Each entry below is to be extracted exactly.

──────── Material for this task

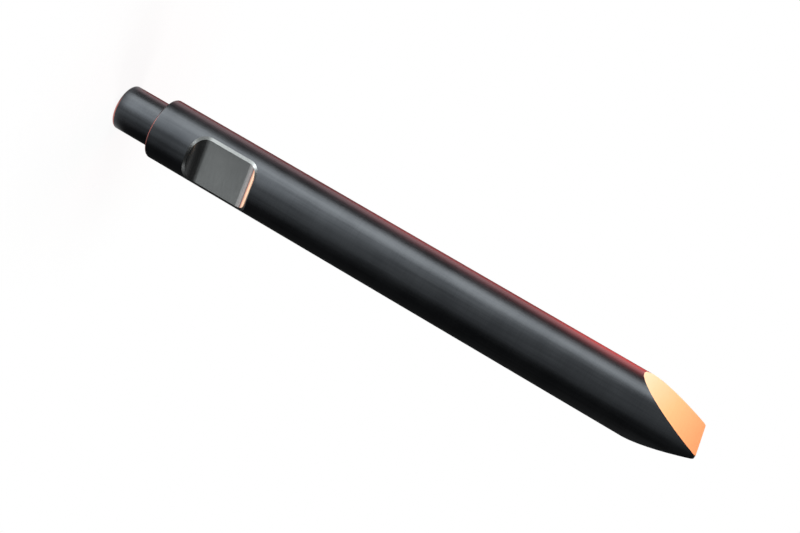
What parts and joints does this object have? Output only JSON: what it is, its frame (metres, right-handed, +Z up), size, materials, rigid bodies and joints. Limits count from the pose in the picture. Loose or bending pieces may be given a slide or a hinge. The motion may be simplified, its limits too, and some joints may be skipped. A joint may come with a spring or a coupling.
{
  "type": "hydraulic breaker chisel",
  "caption": "Black steel hydraulic breaker chisel: a round bar with a reduced striking end, one milled retaining flat and a two-sided wedge point.",
  "frame": {"origin": "centre of the striking face, which the chisel stands on", "axes": "+Z up the bar to the cutting edge; the retaining flat faces -Y; the cutting edge runs along Y and the wedge faces look to -X and +X"},
  "size_m": [0.14, 0.14, 1.4],
  "materials": {
    "blackened_steel": "satin"
  },
  "bodies": {
    "root": {"chisel": "blackened_steel"}
  },
  "joints": []
}
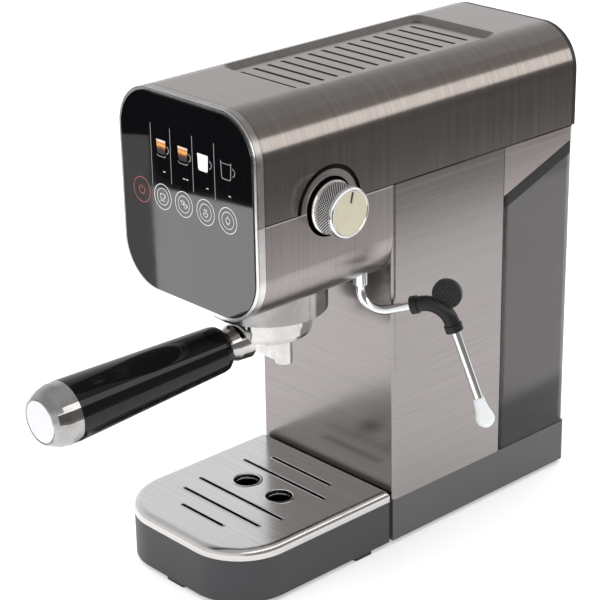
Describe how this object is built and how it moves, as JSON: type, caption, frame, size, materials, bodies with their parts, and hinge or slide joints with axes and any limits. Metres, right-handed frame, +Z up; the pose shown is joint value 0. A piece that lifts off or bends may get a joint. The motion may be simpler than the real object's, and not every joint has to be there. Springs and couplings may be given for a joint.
{
  "type": "espresso machine",
  "caption": "Slim pump espresso machine with side steam wand and knob, locking portafilter, pull-out drip tray with lift-off grate and removable rear water tank.",
  "frame": {"origin": "on the worktop, under the middle of the front rubber foot, on the centre plane", "axes": "+Z up; +Y from the portafilter handle to the water tank; the steam wand and knob are on the +X side"},
  "size_m": [0.1939, 0.4168, 0.329],
  "materials": {
    "charcoal_plastic": "moulded charcoal plastic, fine matte texture",
    "black_plastic": "matte black plastic",
    "panel_black": "glossy black touch panel",
    "gloss_black": "glossy black grip",
    "cover_steel": "brushed steel, warm dark tone",
    "brushed_steel": "brushed stainless steel",
    "steel": "plain stainless steel",
    "chrome": "polished chrome",
    "aluminium": "polished cast aluminium",
    "champagne": "pale champagne anodised face",
    "rubber": "black rubber",
    "smoked_tank": "smoked translucent plastic",
    "clear_tip": "frosted clear plastic",
    "brass": "brass",
    "hose": "silicone hose",
    "circuit": "green circuit board"
  },
  "bodies": {
    "machine": {"base_housing": "charcoal_plastic", "base_plate": "black_plastic", "base_screws": "steel", "base_feet": "rubber", "cable_gland": "black_plastic", "column_shell": "brushed_steel", "column_back": "black_plastic", "head_shell": "brushed_steel", "top_cover": "cover_steel", "knob_well": "black_plastic", "front_frame_upper": "cover_steel", "front_frame_lower": "chrome", "touch_panel": "panel_black", "panel_carrier": "black_plastic", "control_board": "circuit", "rear_panel": "black_plastic", "rear_screws": "steel", "rear_hood": "brushed_steel", "hood_floor": "black_plastic", "group_collar": "aluminium", "group_head": "aluminium", "group_gasket": "rubber", "shower_screen": "steel", "shower_screw": "steel", "boiler_block": "aluminium", "boiler_lid": "aluminium", "boiler_bolts": "steel", "pump_coil": "black_plastic", "pump_core": "brass", "pump_bracket": "steel", "suction_hose": "hose", "pressure_hose": "hose", "steam_pipe": "steel", "steam_valve": "brass", "wand_pipe": "steel", "wand_gland": "chrome"},
    "tray": {"drip_tray": "charcoal_plastic", "tray_feet": "rubber"},
    "grate": {"drip_grate": "brushed_steel"},
    "tank": {"tank_body": "smoked_tank", "tank_lid": "black_plastic", "tank_grip": "black_plastic", "tank_seal": "rubber"},
    "portafilter": {"portafilter_body": "aluminium", "filter_basket": "steel", "basket_spring": "steel", "spout": "aluminium", "handle_ferrule": "chrome", "handle_grip": "gloss_black", "handle_cap": "chrome", "cap_disc": "aluminium", "handle_rod": "steel"},
    "knob": {"steam_knob": "chrome", "knob_dial": "champagne", "valve_spindle": "steel"},
    "needle": {"valve_needle": "steel"},
    "wand": {"wand_upper_tube": "chrome", "wand_elbow": "rubber", "wand_lower_tube": "chrome"},
    "wand_tip": {"nozzle_cap": "clear_tip"}
  },
  "joints": [
    {"name": "steam_knob_turn", "type": "hinge", "parent": "machine", "child": "knob", "pos_m": [0.065, -0.073, 0.26], "axis": [1, 0, 0], "range_deg": [0, 270]},
    {"name": "needle_lift", "type": "slide", "parent": "machine", "child": "needle", "axis": [1, 0, 0], "range_m": [0, 0.00095]},
    {"name": "wand_swivel", "type": "hinge", "parent": "machine", "child": "wand", "pos_m": [0.05, -0.0323, 0.1925], "axis": [0, 0, 1], "range_deg": [-75, 0]},
    {"name": "nozzle_cap_pull", "type": "slide", "parent": "wand", "child": "wand_tip", "axis": [0.2877, 0.1661, -0.9432], "range_m": [0, 0.025]},
    {"name": "portafilter_lock", "type": "hinge", "parent": "machine", "child": "portafilter", "pos_m": [0, -0.069, 0.184], "axis": [0, 0, 1], "range_deg": [-45, 0]},
    {"name": "tray_slide", "type": "slide", "parent": "machine", "child": "tray", "axis": [0, -1, 0], "range_m": [0, 0.15]},
    {"name": "grate_lift", "type": "slide", "parent": "tray", "child": "grate", "axis": [0, 0, 1], "range_m": [0, 0.06]},
    {"name": "tank_slide", "type": "slide", "parent": "machine", "child": "tank", "axis": [0, 1, 0], "range_m": [0, 0.09]}
  ],
  "couplings": [
    {"joint": "needle_lift", "follows": "steam_knob_turn", "m_per_rad": 0.00019894}
  ]
}
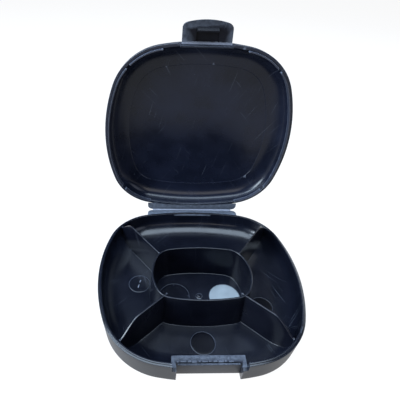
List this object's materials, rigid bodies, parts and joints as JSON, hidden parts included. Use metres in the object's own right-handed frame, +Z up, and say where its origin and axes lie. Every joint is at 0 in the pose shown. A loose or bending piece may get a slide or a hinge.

────────────────

◆ Response to this task ◆
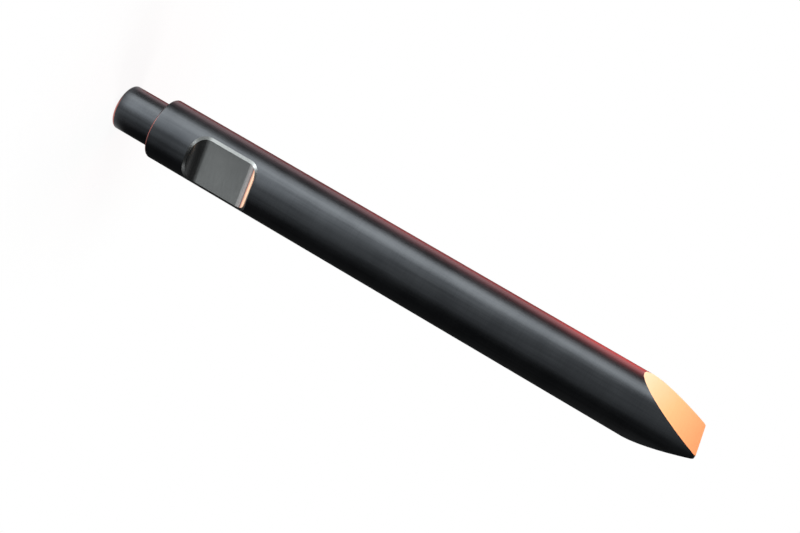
What parts and joints does this object have? Output only JSON: what it is, its frame (metres, right-handed, +Z up), size, materials, rigid bodies and joints. Limits count from the pose in the picture. Loose or bending pieces may be given a slide or a hinge. The motion may be simplified, its limits too, and some joints may be skipped. A joint may come with a spring or a coupling.
{
  "type": "hydraulic breaker chisel",
  "caption": "Black steel hydraulic breaker chisel: a round bar with a reduced striking end, one milled retaining flat and a two-sided wedge point.",
  "frame": {"origin": "centre of the striking face, which the chisel stands on", "axes": "+Z up the bar to the cutting edge; the retaining flat faces -Y; the cutting edge runs along Y and the wedge faces look to -X and +X"},
  "size_m": [0.14, 0.14, 1.4],
  "materials": {
    "blackened_steel": "satin"
  },
  "bodies": {
    "root": {"chisel": "blackened_steel"}
  },
  "joints": []
}
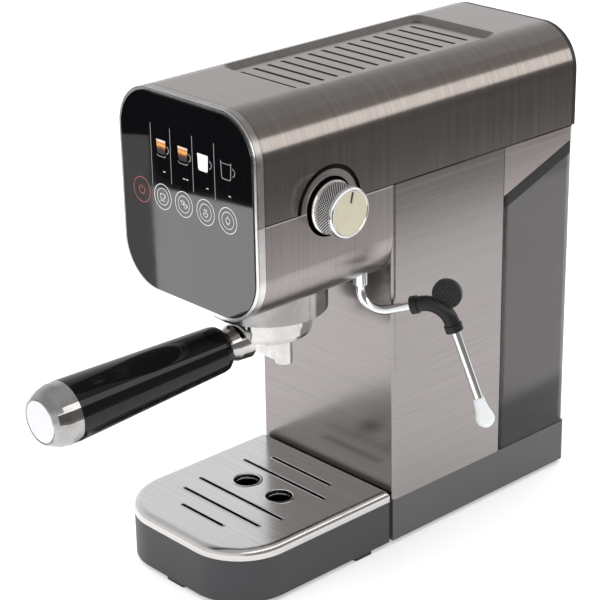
Describe how this object is built and how it moves, as JSON: type, caption, frame, size, materials, bodies with their parts, and hinge or slide joints with axes and any limits. Metres, right-handed frame, +Z up; the pose shown is joint value 0. A piece that lifts off or bends may get a joint. The motion may be simpler than the real object's, and not every joint has to be there. Springs and couplings may be given for a joint.
{
  "type": "espresso machine",
  "caption": "Slim pump espresso machine with side steam wand and knob, locking portafilter, pull-out drip tray with lift-off grate and removable rear water tank.",
  "frame": {"origin": "on the worktop, under the middle of the front rubber foot, on the centre plane", "axes": "+Z up; +Y from the portafilter handle to the water tank; the steam wand and knob are on the +X side"},
  "size_m": [0.1939, 0.4168, 0.329],
  "materials": {
    "charcoal_plastic": "moulded charcoal plastic, fine matte texture",
    "black_plastic": "matte black plastic",
    "panel_black": "glossy black touch panel",
    "gloss_black": "glossy black grip",
    "cover_steel": "brushed steel, warm dark tone",
    "brushed_steel": "brushed stainless steel",
    "steel": "plain stainless steel",
    "chrome": "polished chrome",
    "aluminium": "polished cast aluminium",
    "champagne": "pale champagne anodised face",
    "rubber": "black rubber",
    "smoked_tank": "smoked translucent plastic",
    "clear_tip": "frosted clear plastic",
    "brass": "brass",
    "hose": "silicone hose",
    "circuit": "green circuit board"
  },
  "bodies": {
    "machine": {"base_housing": "charcoal_plastic", "base_plate": "black_plastic", "base_screws": "steel", "base_feet": "rubber", "cable_gland": "black_plastic", "column_shell": "brushed_steel", "column_back": "black_plastic", "head_shell": "brushed_steel", "top_cover": "cover_steel", "knob_well": "black_plastic", "front_frame_upper": "cover_steel", "front_frame_lower": "chrome", "touch_panel": "panel_black", "panel_carrier": "black_plastic", "control_board": "circuit", "rear_panel": "black_plastic", "rear_screws": "steel", "rear_hood": "brushed_steel", "hood_floor": "black_plastic", "group_collar": "aluminium", "group_head": "aluminium", "group_gasket": "rubber", "shower_screen": "steel", "shower_screw": "steel", "boiler_block": "aluminium", "boiler_lid": "aluminium", "boiler_bolts": "steel", "pump_coil": "black_plastic", "pump_core": "brass", "pump_bracket": "steel", "suction_hose": "hose", "pressure_hose": "hose", "steam_pipe": "steel", "steam_valve": "brass", "wand_pipe": "steel", "wand_gland": "chrome"},
    "tray": {"drip_tray": "charcoal_plastic", "tray_feet": "rubber"},
    "grate": {"drip_grate": "brushed_steel"},
    "tank": {"tank_body": "smoked_tank", "tank_lid": "black_plastic", "tank_grip": "black_plastic", "tank_seal": "rubber"},
    "portafilter": {"portafilter_body": "aluminium", "filter_basket": "steel", "basket_spring": "steel", "spout": "aluminium", "handle_ferrule": "chrome", "handle_grip": "gloss_black", "handle_cap": "chrome", "cap_disc": "aluminium", "handle_rod": "steel"},
    "knob": {"steam_knob": "chrome", "knob_dial": "champagne", "valve_spindle": "steel"},
    "needle": {"valve_needle": "steel"},
    "wand": {"wand_upper_tube": "chrome", "wand_elbow": "rubber", "wand_lower_tube": "chrome"},
    "wand_tip": {"nozzle_cap": "clear_tip"}
  },
  "joints": [
    {"name": "steam_knob_turn", "type": "hinge", "parent": "machine", "child": "knob", "pos_m": [0.065, -0.073, 0.26], "axis": [1, 0, 0], "range_deg": [0, 270]},
    {"name": "needle_lift", "type": "slide", "parent": "machine", "child": "needle", "axis": [1, 0, 0], "range_m": [0, 0.00095]},
    {"name": "wand_swivel", "type": "hinge", "parent": "machine", "child": "wand", "pos_m": [0.05, -0.0323, 0.1925], "axis": [0, 0, 1], "range_deg": [-75, 0]},
    {"name": "nozzle_cap_pull", "type": "slide", "parent": "wand", "child": "wand_tip", "axis": [0.2877, 0.1661, -0.9432], "range_m": [0, 0.025]},
    {"name": "portafilter_lock", "type": "hinge", "parent": "machine", "child": "portafilter", "pos_m": [0, -0.069, 0.184], "axis": [0, 0, 1], "range_deg": [-45, 0]},
    {"name": "tray_slide", "type": "slide", "parent": "machine", "child": "tray", "axis": [0, -1, 0], "range_m": [0, 0.15]},
    {"name": "grate_lift", "type": "slide", "parent": "tray", "child": "grate", "axis": [0, 0, 1], "range_m": [0, 0.06]},
    {"name": "tank_slide", "type": "slide", "parent": "machine", "child": "tank", "axis": [0, 1, 0], "range_m": [0, 0.09]}
  ],
  "couplings": [
    {"joint": "needle_lift", "follows": "steam_knob_turn", "m_per_rad": 0.00019894}
  ]
}
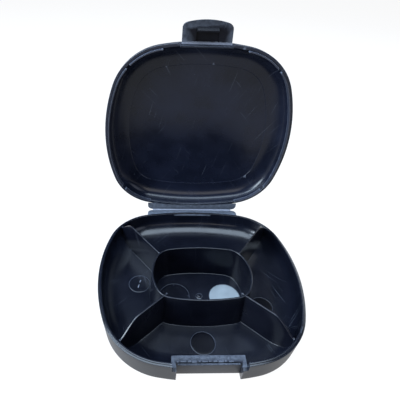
List this object's materials, rigid bodies, parts and joints as JSON, hidden parts included. Use metres in the object's own right-handed frame, +Z up, and say where its origin and axes lie. Every joint is at 0 in the pose shown. A loose or bending piece may get a slide or a hinge.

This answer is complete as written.